The people to whom Peter’s epistle was directed knew all about oppression and persecution. They were buffeted by both Roman and Jewish authorities. The Romans had outlawed them and the Jewish authorities saw them as heretics. This was the age of confessors and martyrs with Christians suffering and dying for their faith. To them Peter says: “Since all these things are to be dissolved in this way, what sort of persons ought you to be in leading lives of holiness and godliness, waiting for the day of God, because of which the heavens will be set ablaze and dissolved, and the elements will melt with fire? But, in accordance with his promise, we wait for new heavens and a new earth, where righteousness is at home.” In other words, God has more in store for you than you can imagine. So wait patiently and endure and pray, Come Lord, come.

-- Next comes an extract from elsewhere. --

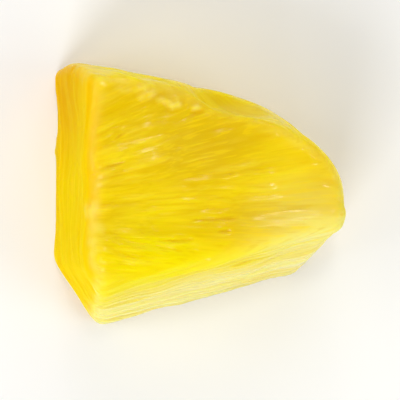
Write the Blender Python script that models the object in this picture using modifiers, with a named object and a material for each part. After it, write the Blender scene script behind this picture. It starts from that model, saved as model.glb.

Our situation may not be as extreme as those early Christians or of our contemporary brothers and sisters in some of the situations and places I have mentioned. But the message is the same. Whatever our particular situation; whatever health issues or relationship difficulties which we face; whatever struggles or losses we endure; never forget that in the End God. In the End God: God who is the Alpha and Omega; the beginning and the end. Our God, the God who created us, has promised his coming in time and at the end of time. We live in between those comings with the knowledge of Bethlehem on the one hand, and the prospect of God’s reign on the other, and if you like with the Cross of Christ standing at the very crossroads of time. In the meantime we live in the Spirit, celebrating our community of faith, hope and love, with our eyes fixed on Jesus, our Savior, and our Judge, and Lord of all. Amen.